Добавить в цитаты Настройки чтения

Страница 2 из 40



«Слова не убивают», – возражают некоторые. Но этот аргумент звучит тем менее убедительно, чем глубже изучаешь тот бурлящий котел взаимных подозрений и ненависти, подогревавшийся безответственными заявлениями. Собственно, лидер правых Кальво Сотело поплатился жизнью именно за свои намеренно провокационные речи в кортесах[3].

Едва ли не самое важное в изучении тех лет – задаться вопросом: не превращалась ли пропагандистская риторика в самосбывающееся пророчество? Генерал Кейпо де Льяно в одном из своих печально известных радиообращений из Севильи грозил, что в отместку за каждого своего убитого националисты станут казнить по десять республиканцев – в конце концов эти угрозы оказались недалеки от истины.

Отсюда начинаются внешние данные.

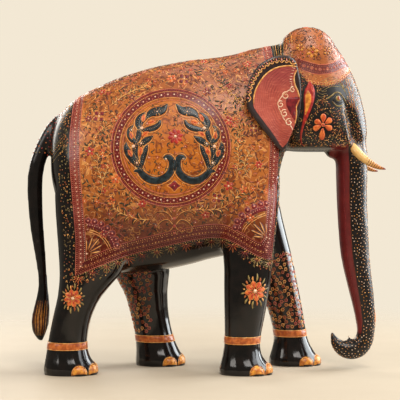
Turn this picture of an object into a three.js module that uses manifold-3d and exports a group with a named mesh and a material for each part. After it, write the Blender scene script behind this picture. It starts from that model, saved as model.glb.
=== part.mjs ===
// A carved wooden elephant statuette, glued up from shaped blocks and dowelled, as a three.js scene graph.
// Millimetres, +Z up, the elephant faces +X and its right-hand side is towards -Y.
// The skin of the whole animal is lofted first and then sawn along the glue faces, so that
// neighbouring blocks carry on each other's surface.
import * as THREE from "three";
import { mergeVertices } from "three/addons/utils/BufferGeometryUtils.js";
import Module from "manifold-3d";

const wasm = await Module();
wasm.setup();

// ---------------------------------------------------------------- driving dimensions

const GLUE_GAP = 0.3; // between any two blocks
const NECK_FACE_X = 88; // vertical glue face between torso and head
const TRUNK_FACE_Z = 224; // horizontal glue face between head and trunk
const HIND_FACE_Z = 84; // horizontal glue faces between torso and legs
const FRONT_FACE_Z = 114;
const FOOT_SPREAD = 44; // feet centres from the middle plane
const EAR_THICKNESS = 7;
const DOWEL = { radius: 5, length: 40, sides: 12, clearance: 0.3 };
const PEG = { radius: 3, length: 13, sides: 10, clearance: 0.3 };
const BIG = 1000; // a block larger than the animal, for sawing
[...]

Нельзя забывать и заявление Ларго Кабальеро, что он жаждет республики без классовой борьбы, для достижения чего должен исчезнуть целый политический класс. Это было очевидным эхом открыто выражавшегося Лениным намерения уничтожить буржуазию. Но не привела бы победа левых в 1937 или 1938 году к арестам и казням, сравнимым по размаху с тем, что происходило при Франко? Дать однозначный ответ на этот вопрос, опираясь лишь на пример Гражданской войны в России, конечно же невозможно – как и отмахнуться от этого вопроса. Любой победитель в любой гражданской войне, убеждают нас некоторые историки, неизбежно станет убивать все больше и больше, ибо таков цикл страха и ненависти.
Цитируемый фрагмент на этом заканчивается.